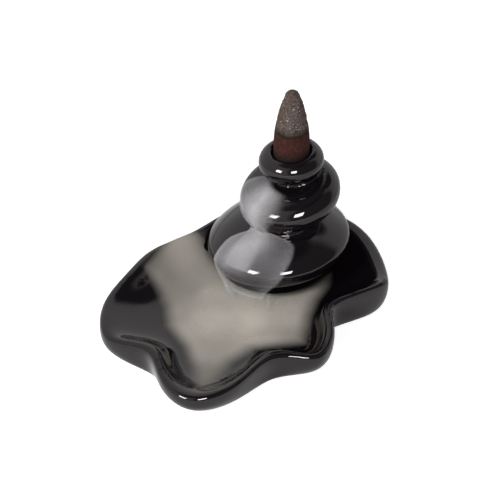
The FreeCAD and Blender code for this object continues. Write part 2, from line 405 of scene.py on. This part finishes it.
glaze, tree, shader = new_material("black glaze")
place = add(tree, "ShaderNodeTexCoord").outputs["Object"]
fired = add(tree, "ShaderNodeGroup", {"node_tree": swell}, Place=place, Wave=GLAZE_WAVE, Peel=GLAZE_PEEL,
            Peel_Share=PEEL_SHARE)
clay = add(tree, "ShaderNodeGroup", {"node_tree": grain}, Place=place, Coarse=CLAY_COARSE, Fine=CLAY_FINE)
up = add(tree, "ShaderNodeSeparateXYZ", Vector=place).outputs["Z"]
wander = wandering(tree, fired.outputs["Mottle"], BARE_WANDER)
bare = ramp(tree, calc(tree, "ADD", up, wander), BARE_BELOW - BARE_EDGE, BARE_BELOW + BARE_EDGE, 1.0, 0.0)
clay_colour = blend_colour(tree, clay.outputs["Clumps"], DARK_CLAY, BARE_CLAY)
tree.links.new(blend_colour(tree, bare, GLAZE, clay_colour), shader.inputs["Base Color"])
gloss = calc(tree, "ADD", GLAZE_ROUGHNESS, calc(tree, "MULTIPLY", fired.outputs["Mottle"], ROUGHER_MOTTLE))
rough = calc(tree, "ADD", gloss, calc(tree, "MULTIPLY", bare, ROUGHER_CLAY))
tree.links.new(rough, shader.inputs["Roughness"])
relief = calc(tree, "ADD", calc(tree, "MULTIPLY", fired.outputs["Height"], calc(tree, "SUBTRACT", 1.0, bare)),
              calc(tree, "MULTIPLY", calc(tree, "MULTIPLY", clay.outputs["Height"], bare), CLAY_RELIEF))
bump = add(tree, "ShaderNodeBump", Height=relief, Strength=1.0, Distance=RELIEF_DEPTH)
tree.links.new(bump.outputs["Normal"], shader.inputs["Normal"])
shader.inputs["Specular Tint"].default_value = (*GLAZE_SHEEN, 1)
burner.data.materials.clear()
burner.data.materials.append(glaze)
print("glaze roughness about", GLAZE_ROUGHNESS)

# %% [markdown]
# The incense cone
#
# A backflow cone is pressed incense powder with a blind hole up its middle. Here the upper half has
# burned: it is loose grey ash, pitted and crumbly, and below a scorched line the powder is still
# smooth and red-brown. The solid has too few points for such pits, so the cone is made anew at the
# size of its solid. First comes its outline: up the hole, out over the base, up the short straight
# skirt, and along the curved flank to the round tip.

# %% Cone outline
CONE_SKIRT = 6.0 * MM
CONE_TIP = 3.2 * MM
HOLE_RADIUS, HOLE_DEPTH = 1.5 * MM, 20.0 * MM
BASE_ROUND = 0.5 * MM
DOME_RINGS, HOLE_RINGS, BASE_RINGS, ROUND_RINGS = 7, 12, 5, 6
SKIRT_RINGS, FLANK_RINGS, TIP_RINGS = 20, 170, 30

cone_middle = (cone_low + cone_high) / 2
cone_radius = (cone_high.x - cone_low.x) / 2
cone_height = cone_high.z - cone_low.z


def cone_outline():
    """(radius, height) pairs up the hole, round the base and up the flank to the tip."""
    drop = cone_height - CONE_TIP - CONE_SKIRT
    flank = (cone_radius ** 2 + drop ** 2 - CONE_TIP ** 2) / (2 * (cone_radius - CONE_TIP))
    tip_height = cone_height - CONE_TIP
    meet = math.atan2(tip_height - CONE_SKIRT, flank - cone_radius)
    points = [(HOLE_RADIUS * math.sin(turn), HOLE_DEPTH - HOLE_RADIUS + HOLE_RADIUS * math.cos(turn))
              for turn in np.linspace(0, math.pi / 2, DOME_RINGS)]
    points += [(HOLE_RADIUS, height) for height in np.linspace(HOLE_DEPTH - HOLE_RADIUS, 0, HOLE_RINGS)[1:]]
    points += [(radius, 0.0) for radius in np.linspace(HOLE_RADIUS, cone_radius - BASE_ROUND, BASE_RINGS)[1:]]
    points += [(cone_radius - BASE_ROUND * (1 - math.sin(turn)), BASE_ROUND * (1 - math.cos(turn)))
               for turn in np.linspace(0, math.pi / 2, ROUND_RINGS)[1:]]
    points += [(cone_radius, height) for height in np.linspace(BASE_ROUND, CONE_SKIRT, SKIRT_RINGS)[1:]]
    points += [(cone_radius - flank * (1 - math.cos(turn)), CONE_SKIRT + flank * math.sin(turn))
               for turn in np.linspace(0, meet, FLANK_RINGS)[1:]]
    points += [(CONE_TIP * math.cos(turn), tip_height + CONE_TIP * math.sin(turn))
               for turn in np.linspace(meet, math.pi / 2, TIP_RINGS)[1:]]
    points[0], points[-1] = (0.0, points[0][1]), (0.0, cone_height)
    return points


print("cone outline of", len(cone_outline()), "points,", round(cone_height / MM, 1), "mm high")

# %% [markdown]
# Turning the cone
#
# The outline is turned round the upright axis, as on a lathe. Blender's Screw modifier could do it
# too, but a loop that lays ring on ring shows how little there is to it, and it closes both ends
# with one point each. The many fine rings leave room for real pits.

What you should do
Output all of the material, please, exactly as it stands.

Final result
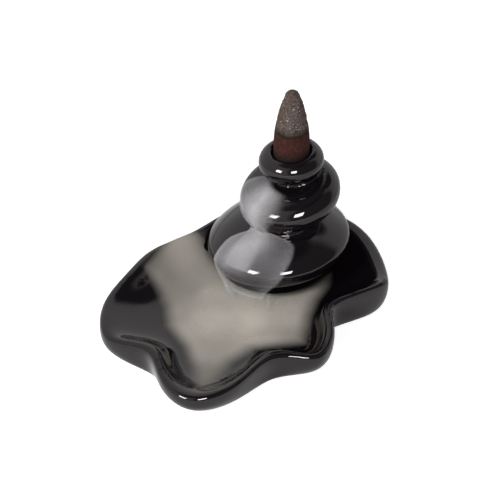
The FreeCAD and Blender code for this object continues. Write part 2, from line 405 of scene.py on. This part finishes it.
glaze, tree, shader = new_material("black glaze")
place = add(tree, "ShaderNodeTexCoord").outputs["Object"]
fired = add(tree, "ShaderNodeGroup", {"node_tree": swell}, Place=place, Wave=GLAZE_WAVE, Peel=GLAZE_PEEL,
            Peel_Share=PEEL_SHARE)
clay = add(tree, "ShaderNodeGroup", {"node_tree": grain}, Place=place, Coarse=CLAY_COARSE, Fine=CLAY_FINE)
up = add(tree, "ShaderNodeSeparateXYZ", Vector=place).outputs["Z"]
wander = wandering(tree, fired.outputs["Mottle"], BARE_WANDER)
bare = ramp(tree, calc(tree, "ADD", up, wander), BARE_BELOW - BARE_EDGE, BARE_BELOW + BARE_EDGE, 1.0, 0.0)
clay_colour = blend_colour(tree, clay.outputs["Clumps"], DARK_CLAY, BARE_CLAY)
tree.links.new(blend_colour(tree, bare, GLAZE, clay_colour), shader.inputs["Base Color"])
gloss = calc(tree, "ADD", GLAZE_ROUGHNESS, calc(tree, "MULTIPLY", fired.outputs["Mottle"], ROUGHER_MOTTLE))
rough = calc(tree, "ADD", gloss, calc(tree, "MULTIPLY", bare, ROUGHER_CLAY))
tree.links.new(rough, shader.inputs["Roughness"])
relief = calc(tree, "ADD", calc(tree, "MULTIPLY", fired.outputs["Height"], calc(tree, "SUBTRACT", 1.0, bare)),
              calc(tree, "MULTIPLY", calc(tree, "MULTIPLY", clay.outputs["Height"], bare), CLAY_RELIEF))
bump = add(tree, "ShaderNodeBump", Height=relief, Strength=1.0, Distance=RELIEF_DEPTH)
tree.links.new(bump.outputs["Normal"], shader.inputs["Normal"])
shader.inputs["Specular Tint"].default_value = (*GLAZE_SHEEN, 1)
burner.data.materials.clear()
burner.data.materials.append(glaze)
print("glaze roughness about", GLAZE_ROUGHNESS)

# %% [markdown]
# The incense cone
#
# A backflow cone is pressed incense powder with a blind hole up its middle. Here the upper half has
# burned: it is loose grey ash, pitted and crumbly, and below a scorched line the powder is still
# smooth and red-brown. The solid has too few points for such pits, so the cone is made anew at the
# size of its solid. First comes its outline: up the hole, out over the base, up the short straight
# skirt, and along the curved flank to the round tip.

# %% Cone outline
CONE_SKIRT = 6.0 * MM
CONE_TIP = 3.2 * MM
HOLE_RADIUS, HOLE_DEPTH = 1.5 * MM, 20.0 * MM
BASE_ROUND = 0.5 * MM
DOME_RINGS, HOLE_RINGS, BASE_RINGS, ROUND_RINGS = 7, 12, 5, 6
SKIRT_RINGS, FLANK_RINGS, TIP_RINGS = 20, 170, 30

cone_middle = (cone_low + cone_high) / 2
cone_radius = (cone_high.x - cone_low.x) / 2
cone_height = cone_high.z - cone_low.z


def cone_outline():
    """(radius, height) pairs up the hole, round the base and up the flank to the tip."""
    drop = cone_height - CONE_TIP - CONE_SKIRT
    flank = (cone_radius ** 2 + drop ** 2 - CONE_TIP ** 2) / (2 * (cone_radius - CONE_TIP))
    tip_height = cone_height - CONE_TIP
    meet = math.atan2(tip_height - CONE_SKIRT, flank - cone_radius)
    points = [(HOLE_RADIUS * math.sin(turn), HOLE_DEPTH - HOLE_RADIUS + HOLE_RADIUS * math.cos(turn))
              for turn in np.linspace(0, math.pi / 2, DOME_RINGS)]
    points += [(HOLE_RADIUS, height) for height in np.linspace(HOLE_DEPTH - HOLE_RADIUS, 0, HOLE_RINGS)[1:]]
    points += [(radius, 0.0) for radius in np.linspace(HOLE_RADIUS, cone_radius - BASE_ROUND, BASE_RINGS)[1:]]
    points += [(cone_radius - BASE_ROUND * (1 - math.sin(turn)), BASE_ROUND * (1 - math.cos(turn)))
               for turn in np.linspace(0, math.pi / 2, ROUND_RINGS)[1:]]
    points += [(cone_radius, height) for height in np.linspace(BASE_ROUND, CONE_SKIRT, SKIRT_RINGS)[1:]]
    points += [(cone_radius - flank * (1 - math.cos(turn)), CONE_SKIRT + flank * math.sin(turn))
               for turn in np.linspace(0, meet, FLANK_RINGS)[1:]]
    points += [(CONE_TIP * math.cos(turn), tip_height + CONE_TIP * math.sin(turn))
               for turn in np.linspace(meet, math.pi / 2, TIP_RINGS)[1:]]
    points[0], points[-1] = (0.0, points[0][1]), (0.0, cone_height)
    return points


print("cone outline of", len(cone_outline()), "points,", round(cone_height / MM, 1), "mm high")

# %% [markdown]
# Turning the cone
#
# The outline is turned round the upright axis, as on a lathe. Blender's Screw modifier could do it
# too, but a loop that lays ring on ring shows how little there is to it, and it closes both ends
# with one point each. The many fine rings leave room for real pits.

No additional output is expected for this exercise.